Had a great vacation in Naples. It was good to see old friends and thaw. I hate returning and having to warm my hands every few minutes just to type out a blog post.
My return trip to KC was delayed in the Tampa airport. This delay precipitated a stunning "blast from my past."
While walking to use the restrooms before the airplane finally boarded, I think, *think*, I saw my ex-girlfriend sitting at another gate. Aided by a malaise of aimlessness during my senior year, a lack of social life brought about by studying, writing, applying, and interviewing for Medical School for about fourteen months, an unhappiness with my current job, and a feeling of fait-accompli with my life in Kansas City, I've yet to enter a serious relationship since that (THAT) relationship ended. I guess that has given me a half-sense of never being "over" her.

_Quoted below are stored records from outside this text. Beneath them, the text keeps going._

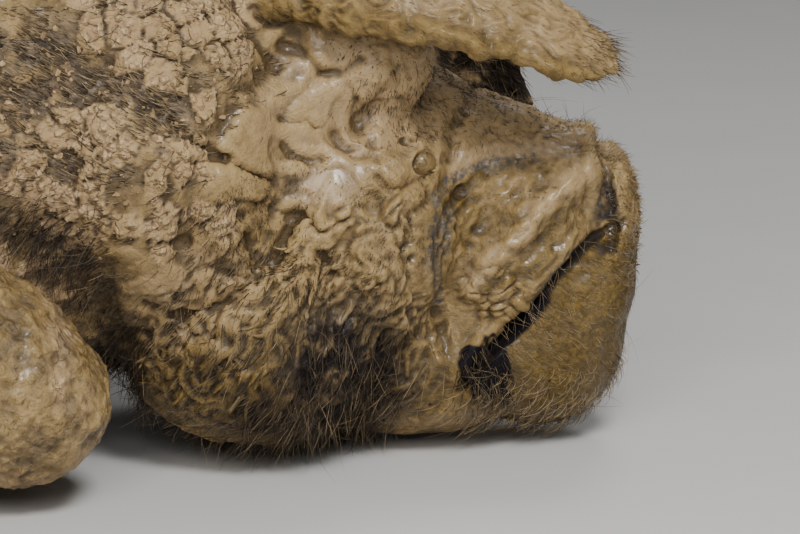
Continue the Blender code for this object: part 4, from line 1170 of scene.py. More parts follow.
class Nodes:
    """A short way to write a material's node tree."""

    def __init__(self, name):
        self.material = bpy.data.materials.new(name)
        self.material.use_nodes = True
        self.tree = self.material.node_tree
        self.shader = self.tree.nodes["Principled BSDF"]
        self.place = self.add("ShaderNodeTexCoord").outputs["Object"]

    def add(self, kind, **values):
        node = self.tree.nodes.new(kind)
        for key, value in values.items():
            setattr(node, key, value)
        return node

    def link(self, source, target):
        """Sets an input to a number or a colour, or joins it to another node's output."""
        if isinstance(source, bpy.types.NodeSocket):
            self.tree.links.new(source, target)
        elif isinstance(source, (int, float)):
            target.default_value = source
        else:
            target.default_value = (*source, 1.0)

    def mark(self, name):
        return self.add("ShaderNodeAttribute", attribute_name=name).outputs["Fac"]

    def noise(self, scale, detail=3.0, roughness=0.55, place=None, warp=0.0):
        node = self.add("ShaderNodeTexNoise")
        self.link(place or self.place, node.inputs["Vector"])
        node.inputs["Scale"].default_value = scale
        node.inputs["Detail"].default_value = detail
        node.inputs["Roughness"].default_value = roughness
        node.inputs["Distortion"].default_value = warp
        return node.outputs["Fac"]

    def cells(self, scale, feature="F1", place=None):
        node = self.add("ShaderNodeTexVoronoi", feature=feature)
        self.link(place or self.place, node.inputs["Vector"])
        node.inputs["Scale"].default_value = scale
        return node.outputs["Distance"]

    def drawn_out(self, long, rise=0.0):
        """Places drawn out along a slope in profile, which rises by that many degrees towards the snout."""
        node = self.add("ShaderNodeMapping", vector_type="TEXTURE")
        self.link(self.place, node.inputs["Vector"])
        node.inputs["Rotation"].default_value = (0.0, -math.radians(rise), 0.0)
        node.inputs["Scale"].default_value = (long, 1.0, 1.0)
        return node.outputs["Vector"]

    def shaken(self, scale, reach):
        """Places moved about by noise, so that cells on them get uneven edges."""
        swing = self.add("ShaderNodeTexNoise")
        self.link(self.place, swing.inputs["Vector"])
        swing.inputs["Scale"].default_value = scale
        scaled = self.add("ShaderNodeVectorMath", operation="SCALE")
        self.link(swing.outputs["Color"], scaled.inputs[0])
        scaled.inputs["Scale"].default_value = reach
        moved = self.add("ShaderNodeVectorMath", operation="ADD")
        self.link(self.place, moved.inputs[0])
        self.link(scaled.outputs["Vector"], moved.inputs[1])
        return moved.outputs["Vector"]

    def spread(self, value, low, high, to_low=0.0, to_high=1.0):
        node = self.add("ShaderNodeMapRange")
        self.link(value, node.inputs["Value"])
        for key, number in (("From Min", low), ("From Max", high), ("To Min", to_low), ("To Max", to_high)):
            node.inputs[key].default_value = number
        return node.outputs["Result"]

    def math(self, operation, first, second):
        node = self.add("ShaderNodeMath", operation=operation)
        self.link(first, node.inputs[0])
        self.link(second, node.inputs[1])
        return node.outputs["Value"]

    def plus(self, first, second):
        return self.math("ADD", first, second)

    def times(self, first, second):
        return self.math("MULTIPLY", first, second)

    def mix(self, share, first, second, blend="MIX"):
        node = self.add("ShaderNodeMix", data_type="RGBA", blend_type=blend)
        self.link(share, node.inputs[0])
        self.link(first, node.inputs[6])
        self.link(second, node.inputs[7])
        return node.outputs[2]

    def bump(self, height, strength, distance, normal=None):
        node = self.add("ShaderNodeBump")
        self.link(height, node.inputs["Height"])
        self.link(strength, node.inputs["Strength"])
        node.inputs["Distance"].default_value = distance
        if normal:
            self.link(normal, node.inputs["Normal"])
        return node.outputs["Normal"]

    def paint(self, colour, roughness, normal=None):
        self.link(colour, self.shader.inputs["Base Color"])
        self.link(roughness, self.shader.inputs["Roughness"])
        if normal:
            self.link(normal, self.shader.inputs["Normal"])
        return self.material


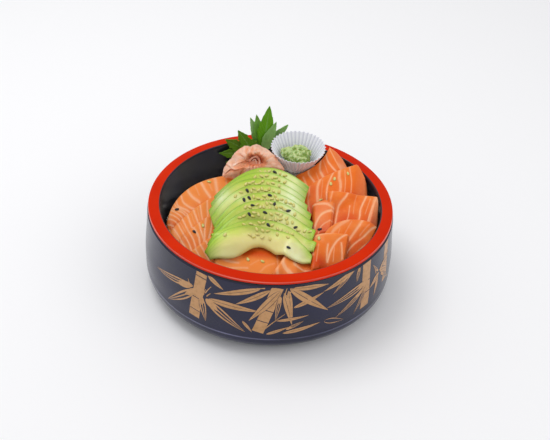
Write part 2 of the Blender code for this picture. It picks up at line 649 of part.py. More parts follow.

What is really frustrating is that, as I always do, I chose to walk away from the opportunity to 1) verify that it really was her (I only saw this girl from about 30yards away and noticed that she was flying to the home of the aforementioned ex) and 2) to be friendly and maybe even stop feeling angry/sad/confused/other teenage angsts about the whole affair. I have no interest in dating this girl again, but now, here I am, wondering if I was crazy to pass up the chance to say goodbye civilly. If it even was her. Crazy.